Frequently Asked Questions (FAQ)

What is a good Cap Rate?
A "good" Cap Rate is subjective and highly dependent on the market, property type, and investor's risk tolerance. Generally, cap rates between 5% and 10% are common for stabilized commercial and multifamily properties. Higher cap rates (e.g., 10%+) might be found in emerging markets or for properties with higher perceived risk, while lower cap rates (e.g., <5%) are often seen in highly competitive, prime markets or for prime assets with very low risk.
Does Cap Rate include mortgage payments?
No. The Cap Rate is an unleveraged metric. It calculates the return based solely on the property's income and value, ignoring any debt financing costs (mortgage principal and interest).
How does financing affect Cap Rate?
Financing (using a mortgage) does not directly change the Cap Rate, as the calculation is independent of debt. However, financing impacts your *cash-on-cash return*, which is the return on the actual money you invested out-of-pocket. A property with a good cap rate can still be a poor investment if the financing costs are too high relative to the NOI.
Can Cap Rate be negative?
Yes, a Cap Rate can be negative if the Total Annual Operating Expenses exceed the Gross Annual Rental Income, resulting in a negative Net Operating Income (NOI). This indicates the property is losing money solely from its operations, before even considering acquisition costs.
How do I calculate the Net Operating Income (NOI)?

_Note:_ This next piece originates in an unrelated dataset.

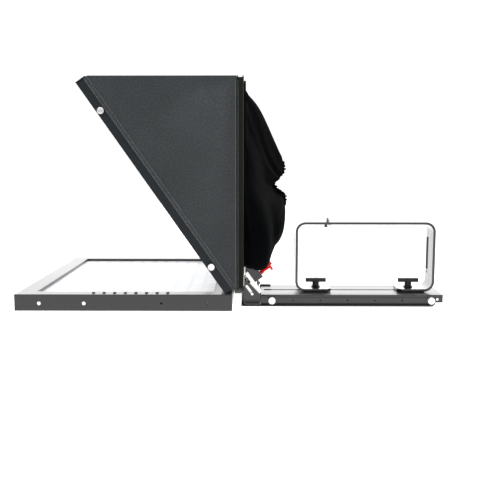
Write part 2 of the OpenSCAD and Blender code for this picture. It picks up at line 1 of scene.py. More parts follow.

NOI is calculated by taking the Gross Annual Rental Income and subtracting all annual operating expenses. Operating expenses include property taxes, insurance, maintenance, property management fees, utilities (if paid by owner), and a vacancy allowance. They do NOT include mortgage payments, depreciation, or capital expenditures.
What is the difference between Cap Rate and Cash-on-Cash Return?
Cap Rate measures the unleveraged return based on NOI and property value. Cash-on-Cash Return measures the return on the actual cash invested (down payment, closing costs) after accounting for all expenses, including mortgage payments. Cash-on-Cash Return is a more relevant metric for leveraged investors as it reflects their out-of-pocket profitability.
How does vacancy allowance affect the calculation?
Vacancy allowance is a crucial component of operating expenses. It represents an estimate of the income lost due to units being unoccupied. Including a realistic vacancy allowance in your operating expenses leads to a more conservative and accurate NOI and Cap Rate calculation.
What is the "Value per $1000 of NOI" metric?
This is a quick shortcut to estimate a property's value or compare it to others. It's derived directly from the Cap Rate. If a property has a 7.5% cap rate, it means investors are paying $1,000 / 0.075 = $13,333 for every $1,000 of NOI. A higher "Value per $1000 of NOI" indicates a lower cap rate and potentially a more expensive or stable asset.